As temperature rise across Alberta, so are massive pools of water, sending crews and homeowners scrambling to keep localized flooding at bay and water away from basements.
Road crews in Edmonton, Calgary and beyond are working around the clock to keep pooling water under control and drainage crews are responding to calls about blocked sewers and overflowing catch basins.
Derek Melmoth, director of drainage operations for the City of Edmonton, told the Edmonton Sun hundreds of calls have been fielded since Saturday and crews are currently experiencing several days of work ahead of them.
Large pools of water caused by melting snow and ice, along with several burst water mains have kept crews hopping.
"There's been a large number of water main breaks this year, and in some key locations -- they are always a nuisance when the weather gets warmer," Melmoth told the Sun, adding that residents may see more water main breaks as temperatures rise.
Crews, Melmoth told the Edmonton Journal, are tackling ice, snow and water buildup with picks, shovels and axes, but in some cases heavy-duty equipment has been brought in to suck up and flush out water.
Edmonton Mayor Don Iveson also encouraged residents to help out in their neighbourhoods.
Alberta Environment and Sustainable Resource Development issued an emergency alert Monday, warning of overland flooding due to rapid snow melt across the province.
"The generally cool spring conditions combined with the heavy snowfalls...has resulted in a plains snowpack that is much above average in the central, southern, and Peace regions of the province, that has not had the opportunity to melt gradually. Typical snow melt in Alberta occurs with gradually warming air temperatures, as opposed to the sudden and sustained increases in temperatures that are expected over the next week," the alert read.
Meanwhile in Calgary, residents in several neighbourhoods have been working around the clock to keep water out of their basements.

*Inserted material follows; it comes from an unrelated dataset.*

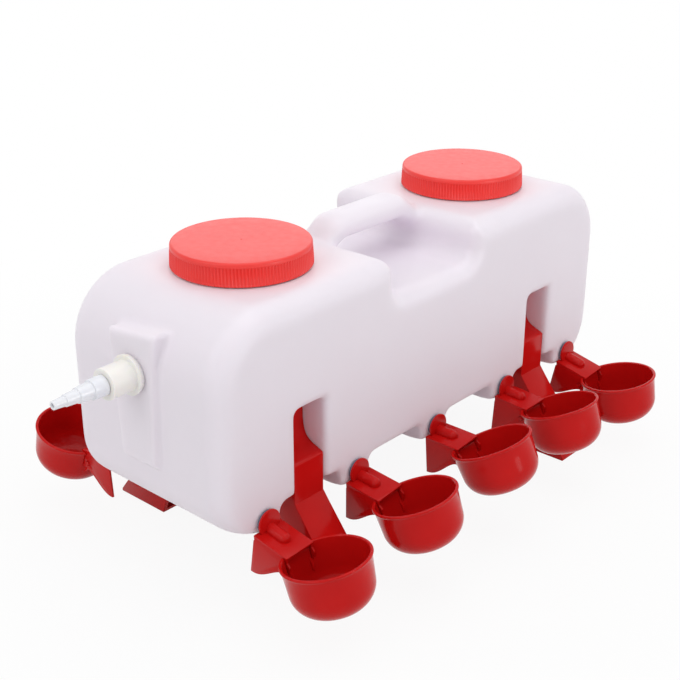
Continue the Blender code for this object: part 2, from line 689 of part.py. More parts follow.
def leg_mesh():
    """One leg for the near side, centred on x = 0: face plate, two side flanges and a sole."""
    face = leg_face()
    half = SLOT_HALF - GAP
    back = SLOT_BACK + GAP
    top = face[0][1]
    flank = face + [(LEG_TOE, 0), (LEG_HEEL, 0), (LEG_HEEL, SOLE), (back, TANK_BOTTOM), (back, top)]
    inner = [(u - LEG_WALL, z) for u, z in face[:-1]] + [(LEG_TOE - LEG_WALL * 1.8, SOLE)]
    far = back - CUTTER_REACH
    hollow = inner + [(LEG_HEEL - 0.02, SOLE), (far, TANK_BOTTOM)]
    hollow += [(far, top + 0.01), (face[0][0] - LEG_WALL, top + 0.01)]
    count = len(flank)
    points = []
    for sign in (-1, 1):
        for u, z in flank:
            spread = max(0.0, 1 - z / TANK_BOTTOM) * (FOOT_HALF - half)
            points.append((sign * (half + spread), -u, z))
    sides = [(i, (i + 1) % count, count + (i + 1) % count, count + i) for i in range(count)]
    front, rear = len(face) - 2, count - 2
    upper = list(range(front + 1)) + [rear, rear + 1]
    lower = list(range(front, rear + 1))
    flats = [tuple(first + i for i in part) for first in (0, count) for part in (upper, lower)]
    solid = mesh_from("leg", points, sides + flats)
    core = loft([[(x, -u, z) for u, z in hollow] for x in (LEG_WALL - half, half - LEG_WALL)])
    wedges = []
    for sign in (-1, 1):
        inside, outside = sign * (half - LEG_CHAMFER - 0.002), sign * (half + 0.002)
        high, low = top + 0.002, top - LEG_CHAMFER - 0.002
        corner = [(inside, high), (outside, high), (outside, low)]
        wedges.append(loft([[(x, y, z) for x, z in corner] for y in (-SIDE, -0.04)]))
    return cut(solid, core, *wedges)


def cap_mesh():
    """A cap about its own axis, with z = 0 at its top."""
    outside = [
        (0, 0.0004), (GATE_RADIUS, 0.0004), (GATE_RADIUS, 0),
        (CAP_RADIUS - CAP_EDGE, 0),
        (CAP_RADIUS - CAP_EDGE * 0.3, -CAP_EDGE * 0.3),
        (CAP_RADIUS, -CAP_EDGE),
        (CAP_RADIUS + CAP_FLARE, -CAP_HEIGHT),
    ]
    bore = CAP_RADIUS - CAP_WALL
    inside = [(bore + CAP_FLARE * 0.5, -CAP_HEIGHT), (bore, -CAP_WALL), (0, -CAP_WALL)]
    return turned(outside + inside, 28)


def liner_mesh():
    return rod(NECK_RADIUS - 0.0005, -CAP_WALL - GAP - LINER_THICKNESS, -CAP_WALL - GAP, 24)


# hose inlet, along Z of its own frame, which points outwards from the tank's end

def inlet_pieces():
    seat = PAD_OUT + GAP
    flange = seat + INLET_WASHER + GAP
    mouth = flange + INLET_FLANGE + INLET_BODY_LENGTH
    washer = tube(INLET_FLANGE_RADIUS - 0.001, INLET_STEM_RADIUS + GAP * 2, seat, seat + INLET_WASHER, 18)
    stem_end = -INLET_STEM_LENGTH
    body = turned(
        [
            (INLET_STEM_RADIUS, stem_end), (INLET_STEM_RADIUS, flange),
            (INLET_FLANGE_RADIUS, flange), (INLET_FLANGE_RADIUS, flange + INLET_FLANGE),
            (INLET_BODY_RADIUS, flange + INLET_FLANGE), (INLET_BODY_RADIUS, mouth),
            (INLET_BORE, mouth), (INLET_BORE, stem_end),
        ],
        18,
    )
    nut_start = PAD_OUT - TANK_WALL - GAP * 2
    corner = INLET_NUT_HALF_FLATS / math.cos(math.pi / 6)
    nut = cut(
        rod(corner, nut_start - INLET_NUT_THICKNESS, nut_start, 6),
        rod(INLET_STEM_RADIUS + GAP * 2, nut_start - CUTTER_REACH, nut_start + CUTTER_REACH, 18),
    )
    start = mouth + GAP
    profile = [(INLET_BORE - GAP * 2, start - BARB_SHANK), (INLET_BORE - GAP * 2, start)]
    for length, root, tip in BARB_STEPS:
        profile.append((root, start))
        start += length
        profile.append((tip, start))
    profile += [(BARB_BORE, start), (BARB_BORE, mouth + GAP - BARB_SHANK)]
    barb = turned(profile, 16)
    return {"inlet_washer": washer, "inlet_fitting": body, "inlet_lock_nut": nut, "hose_barb": barb}


# the object

def place(name, data, finish, matrix, sharp=35.0):
    """Add one named object; meshes are shaded smooth with sharp edges above an angle."""
    made = bpy.data.objects.new(name, data)
    bpy.context.collection.objects.link(made)
    made.matrix_world = matrix
    data.materials.clear()
    data.materials.append(finish)
    if isinstance(data, bpy.types.Mesh):
        data.shade_smooth()
        data.set_sharp_from_angle(angle=math.radians(sharp))
    return made


def build():
    for old in list(bpy.data.objects):
        bpy.data.objects.remove(old)
    milky = material("milky_plastic", (0.86, 0.84, 0.88), 0.42)
    red = material("red_plastic", (0.62, 0.012, 0.010), 0.28)
    cap_red = material("cap_plastic", (0.80, 0.045, 0.030), 0.45)
    rubber = material("dark_rubber", (0.035, 0.040, 0.055), 0.70)
    cream = material("cream_plastic", (0.80, 0.76, 0.68), 0.40)
    clear = material("barb_plastic", (0.80, 0.81, 0.85), 0.30)
    foam = material("liner_foam", (0.82, 0.82, 0.80), 0.80)

    middle = Matrix.Translation((TANK_X, 0, 0))
    place("tank", tank_mesh(), milky, Matrix())

    for label, sign in (("left", -1), ("right", 1)):
        over = Matrix.Translation((TANK_X + sign * CAP_SPACING / 2, 0, CAP_TOP))
        place("cap_" + label, cap_mesh(), cap_red, over)
        place("cap_liner_" + label, liner_mesh(), foam, over)

    for name, data in inlet_pieces().items():
        finish = clear if name == "hose_barb" else cream
        place(name, data, finish, middle @ INLET_AXIS)

    leg = leg_mesh()
    for label, sign in (("left", -1), ("right", 1)):
        for where, turn in (("near", 0), ("far", math.pi)):
            spot = Matrix.Translation((TANK_X + sign * SLOT_X, 0, 0)) @ Matrix.Rotation(turn, 4, "Z")
            place("leg_%s_%s" % (label, where), leg, red, spot)

    cup = cup_mesh()
    plunger = plunger_mesh()
    gasket = gasket_mesh()
    tilt = Matrix.Rotation(math.radians(-CUP_TILT_DEGREES), 4, "X")
    for where, side in (("near", -1), ("far", 1)):
        for k in range(CUP_COUNT):
            tag = "%s_%d" % (where, k + 1)
            root = middle @ cup_frame(side, k)
            arm = root @ sag(side, k)
            valve = arm @ Matrix.Translation((0, -PLUNGER_OUT, 0))
            place("bracket_" + tag, bracket_mesh(sag(side, k)), red, root)
            place("cup_" + tag, cup, red, arm @ PIVOT @ tilt)
            place("valve_plunger_" + tag, plunger, red, valve)
            place("stem_gasket_" + tag, gasket, rubber, root @ STEM_AXIS)


build()
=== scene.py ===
"""Poultry drinker: the visual model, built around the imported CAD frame.

Everything is in metres, in the CAD's own frame: the tank's long axis is X, its hose inlet points to -X,
and the floor is z = 0. The shapes repeat the CAD's named sizes with finer curves and softer edges.
"""

import math
from math import cos, pi, sin

import bmesh
import bpy
import numpy as np
from mathutils import Matrix, Vector


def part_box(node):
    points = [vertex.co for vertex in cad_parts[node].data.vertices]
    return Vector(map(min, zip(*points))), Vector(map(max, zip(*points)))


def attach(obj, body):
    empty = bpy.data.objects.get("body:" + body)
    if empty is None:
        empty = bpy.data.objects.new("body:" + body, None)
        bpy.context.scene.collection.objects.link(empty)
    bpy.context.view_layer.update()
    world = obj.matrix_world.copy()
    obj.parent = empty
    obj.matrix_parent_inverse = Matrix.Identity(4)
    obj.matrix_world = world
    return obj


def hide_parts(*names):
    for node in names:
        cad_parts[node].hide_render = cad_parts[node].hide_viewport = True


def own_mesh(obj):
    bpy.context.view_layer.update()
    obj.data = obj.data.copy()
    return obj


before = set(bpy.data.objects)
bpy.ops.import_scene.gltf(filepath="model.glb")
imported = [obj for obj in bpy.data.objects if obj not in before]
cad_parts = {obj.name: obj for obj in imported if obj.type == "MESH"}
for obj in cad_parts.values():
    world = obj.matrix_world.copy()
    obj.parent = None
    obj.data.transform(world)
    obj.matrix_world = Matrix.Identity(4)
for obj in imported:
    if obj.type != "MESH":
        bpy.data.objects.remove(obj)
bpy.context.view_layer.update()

GAP = 0.0003                 # clearance between pieces that touch
CUTTER_REACH = 0.030         # how far a cutting shape runs on past what it cuts
CUTTER_PROUD = 0.004         # the same for cuts that end just outside a surface
OUTER_CORNER = 0.001         # radius of a cutting outline's corners that lie outside the tank
LEAST_CORNER = 0.0004        # smallest radius that an offset leaves to a corner

# tank
TANK_HALF = 0.260
SIDE = 0.088                 # half the tank's width
TANK_BOTTOM = 0.0660
TANK_TOP = 0.2515
TANK_WALL = 0.0025
TANK_TOP_RADIUS = 0.058
TANK_BOTTOM_RADIUS = 0.047
TANK_SIDE_FILLET = 0.019
UNDERSIDE_FILLET = 0.004     # along the valve blocks and arches
TANK_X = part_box("tank")[1].x - TANK_HALF

# cups, counted along one side
CUP_COUNT = 5
CUP_END = 0.0464             # from the tank's end to the axis of the first cup
CUP_PITCH = (2 * TANK_HALF - 2 * CUP_END) / (CUP_COUNT - 1)
BLOCK_HALF = 0.0195          # half length of the block that carries one valve
ARCH_RISE = 0.0175           # the underside's rise between two blocks
ARCH_RADIUS = 0.006
PLATE_LEVEL = 0.0735
STEM_RISE = 0.0050           # of the stem's axis above the plate's top
# each bracket droops (sag) and leans sideways (twist) a little by itself, as photographed
NEAR_SAG_DEGREES = (10.4, 5.5, 0.0, 4.2, 13.4)
FAR_SAG_DEGREES = (7.5, 5.5, 0.0, 4.2, 13.4)
TWIST_DEGREES = (-2.8, -6.0, -5.0, -1.2, -4.0)

# handle
RECESS_HALF = 0.056
RECESS_FLOOR = 0.2165
RECESS_CORNER = 0.014
RECESS_LIP = 0.015
RECESS_BRIM = 0.0002         # the recess's outline turns outwards this far above the humps
GRIP_HALF_WIDTH = 0.018
GRIP_TOP = 0.2665
GRIP_BOTTOM = 0.2455
GRIP_REACH = 0.074           # half length of the bar, into the humps
GRIP_TOP_FALL = (0.019, 0.038, 0.036)       # depth, where it starts and its length
GRIP_BOTTOM_FALL = (0.014, 0.034, 0.030)
GRIP_SQUARENESS = 0.8        # below 1 the bar's section is squarer than an ellipse
GRIP_BLEND_AT = 0.060        # half length at which the bar meets the humps
GRIP_BLEND_HALF = 0.016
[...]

"At this point, it's just trying to keep snow and water away from that side of my house where it was coming in until summer," Southwood resident Krista Beavis told CBC Calgary, after her basement experienced some flooding Sunday afternoon.
As of Monday, the City of Calgary had received more than 1,200 calls about frozen catch basins.
Crews are working first to stop water from entering homes, garages and businesses, the city said in a release, and said additional crews have been brought in.
“If you find there is a problem with a catch basin, the city does not advise that you try to clear it yourself as you cannot see potential hazards under the water's surface.”
Second in priority are open manholes, playground and hospital zones and bus and handicap zones, followed by flooded roadways and intersections.
However, officials say that for the moment major rivers are not expected to experience a dramatic increase in water levels, alleviating some concerns that flooding similar to June 2013's deluge are on the way.
“I’m wondering if this might be spring. Maybe our seasons actually came in order this year?” Calgary Mayor Naheed Nenshi told Global Calgary Monday.
“We are getting some localized flooding. I don’t think it’s havoc. but we are getting some localized pooling.”
The City recommends those concerned about flooding shovel ice away from their foundations and ensure eavestroughs are clear of ice and debris.